Y4B favors bounded changes, version-controlled code, documented assumptions, test or staging environments, reviewable diffs, backups or rollback paths, and focused validation in proportion to risk. The exact controls depend on what the customer’s platforms support and what the scope includes.

High-risk changes should be separated from routine work, tested against realistic conditions, and released only after the named acceptance or approval gate. Production access does not authorize unrelated changes.

Third-party and AI services

Y4B may recommend or use hosting, database, payment, email, automation, source-control, observability, and AI services needed for an agreed solution. The scope should identify material dependencies and which party owns each account and fee.

Before customer data is sent to an AI service, the parties should agree on the use case, data category, provider, human review point, and permitted output. Public AI tools should not receive credentials or confidential customer data unless the customer has approved the provider and configuration for that use.

No third-party service is guaranteed to remain available, compatible, or unchanged. Y4B will document known dependencies and practical handoff information, but the provider controls its own service and security.

Suspected security incidents

Y4B will investigate a suspected incident affecting customer information or Y4B-managed access, take reasonable containment steps within its control, preserve useful evidence, and notify the affected customer without unreasonable delay after a material impact is confirmed.

Customers should report suspected misuse of Y4B access, exposed credentials, unexpected automation behavior, or other security concerns promptly to the project contact or to hello@y4b.com. The parties will coordinate credential rotation, access suspension, recovery, and required notices based on the incident and applicable agreement.

Handoff and access revocation

Delivery includes the documentation and handoff items named in the scope summary. Depending on the product, this may include architecture notes, configuration records, source code, deployment instructions, known limitations, runbooks, and an access inventory.

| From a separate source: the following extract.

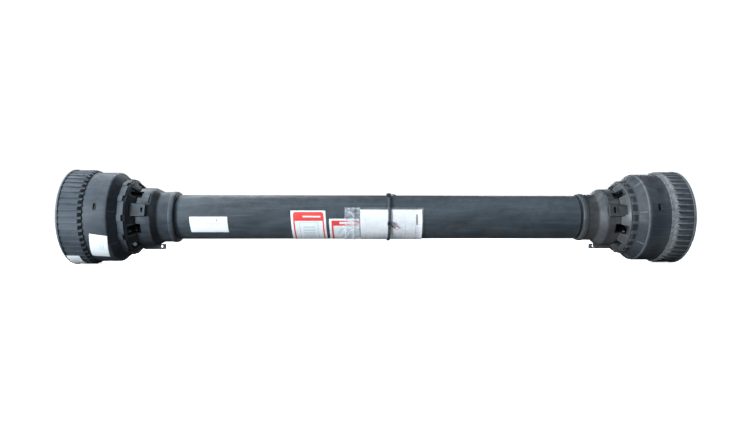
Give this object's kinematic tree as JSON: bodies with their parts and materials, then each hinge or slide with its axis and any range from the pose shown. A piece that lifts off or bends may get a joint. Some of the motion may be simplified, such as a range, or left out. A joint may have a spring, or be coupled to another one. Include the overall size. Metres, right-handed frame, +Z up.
{
  "type": "universal joint drive shaft",
  "caption": "Telescoping power take-off shaft with a universal joint and quick-release splined yoke at each end, inside a full plastic guard with ribbed bells.",
  "frame": {"origin": "middle of the shaft axis, halfway between the two bell mouths, with the shaft pushed together", "axes": "+X along the shaft towards the implement end, +Z up, the camera side is -Y"},
  "size_m": [1.03, 0.16, 0.16],
  "materials": {
    "guard_plastic": "moulded black polyethylene, dusty and scuffed",
    "nylon": "natural nylon, satin",
    "forged_steel": "forged, blued, bores machined",
    "ground_steel": "ground and hardened",
    "spring_steel": "phosphated",
    "zinc_steel": "zinc plated",
    "tube_steel": "drawn, oiled",
    "seal_rubber": "moulded nitrile",
    "nipple_brass": "turned",
    "label_film": "printed vinyl film",
    "leaflet_paper": "folded coated paper",
    "clear_film": "clear polyethylene film",
    "tie_nylon": "black nylon"
  },
  "bodies": {
    "outer_guard": {"outer_guard_tube": "guard_plastic", "tractor_collar": "guard_plastic", "tractor_cone": "guard_plastic", "tractor_bell": "guard_plastic", "tractor_bell_rim": "guard_plastic", "tractor_bearing_ring": "nylon", "tube_labels": "label_film", "bell_labels": "label_film", "instruction_leaflet": "leaflet_paper", "leaflet_sleeve": "clear_film", "cable_ties": "tie_nylon"},
    "inner_guard": {"inner_guard_tube": "guard_plastic", "implement_collar": "guard_plastic", "implement_cone": "guard_plastic", "implement_bell": "guard_plastic", "implement_bell_rim": "guard_plastic", "implement_bearing_ring": "nylon"},
    "female_shaft": {"outer_profile_tube": "tube_steel", "tractor_inner_yoke": "forged_steel", "tractor_roll_pin": "spring_steel", "tractor_inner_cups": "ground_steel", "tractor_inner_circlips": "spring_steel", "tractor_inner_needles": "ground_steel"},
    "male_shaft": {"inner_profile_tube": "tube_steel", "implement_inner_yoke": "forged_steel", "implement_roll_pin": "spring_steel", "implement_inner_cups": "ground_steel", "implement_inner_circlips": "spring_steel", "implement_inner_needles": "ground_steel"},
    "tractor_spider": {"tractor_cross": "ground_steel", "tractor_cross_seals": "seal_rubber", "tractor_grease_nipple": "nipple_brass"},
    "tractor_yoke": {"tractor_outer_yoke": "forged_steel", "tractor_outer_cups": "ground_steel", "tractor_outer_circlips": "spring_steel", "tractor_outer_needles": "ground_steel", "tractor_pin_spring": "spring_steel"},
    "tractor_pin": {"tractor_push_pin": "zinc_steel", "tractor_push_button": "zinc_steel"},
    "implement_spider": {"implement_cross": "ground_steel", "implement_cross_seals": "seal_rubber", "implement_grease_nipple": "nipple_brass"},
    "implement_yoke": {"implement_outer_yoke": "forged_steel", "implement_outer_cups": "ground_steel", "implement_outer_circlips": "spring_steel", "implement_outer_needles": "ground_steel", "implement_pin_spring": "spring_steel"},
    "implement_pin": {"implement_push_pin": "zinc_steel", "implement_push_button": "zinc_steel"}
  },
  "joints": [
    {"name": "shaft_spin", "type": "hinge", "parent": "outer_guard", "child": "female_shaft", "pos_m": [-0.43, 0, 0], "axis": [1, 0, 0], "continuous": true},
    {"name": "telescope", "type": "slide", "parent": "female_shaft", "child": "male_shaft", "axis": [1, 0, 0], "range_m": [0, 0.3]},
    {"name": "implement_guard_spin", "type": "hinge", "parent": "male_shaft", "child": "inner_guard", "pos_m": [0.43, 0, 0], "axis": [1, 0, 0], "continuous": true},
    {"name": "tractor_cross_swing", "type": "hinge", "parent": "female_shaft", "child": "tractor_spider", "pos_m": [-0.43, 0, 0], "axis": [0, 0, 1], "range_deg": [-25, 25]},
    {"name": "tractor_yoke_swing", "type": "hinge", "parent": "tractor_spider", "child": "tractor_yoke", "pos_m": [-0.43, 0, 0], "axis": [0, 1, 0], "range_deg": [-25, 25]},
    {"name": "tractor_pin_push", "type": "slide", "parent": "tractor_yoke", "child": "tractor_pin", "axis": [0, 0, -1], "range_m": [0, 0.0082], "stiffness_N_per_m": 900, "springref_m": -0.006, "deforming": ["tractor_pin_spring"]},
    {"name": "implement_cross_swing", "type": "hinge", "parent": "male_shaft", "child": "implement_spider", "pos_m": [0.43, 0, 0], "axis": [0, 0, 1], "range_deg": [-25, 25]},
    {"name": "implement_yoke_swing", "type": "hinge", "parent": "implement_spider", "child": "implement_yoke", "pos_m": [0.43, 0, 0], "axis": [0, 1, 0], "range_deg": [-25, 25]},
    {"name": "implement_pin_push", "type": "slide", "parent": "implement_yoke", "child": "implement_pin", "axis": [0, 0, -1], "range_m": [0, 0.0082], "stiffness_N_per_m": 900, "springref_m": -0.006, "deforming": ["implement_pin_spring"]}
  ]
}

At the end of an engagement, Y4B and the customer should confirm ownership, transfer agreed artifacts, remove Y4B users and tokens, rotate any shared secret that could not be avoided, and identify any continuing third-party costs. Y4B will return or delete customer information as agreed, subject to reasonable backup cycles and records that must be retained.

A shared responsibility

Customers remain responsible for deciding who is authorized, maintaining their own business continuity and backups unless those services are expressly included, reviewing approvals, and telling Y4B about data sensitivity, regulatory requirements, or system constraints before work begins.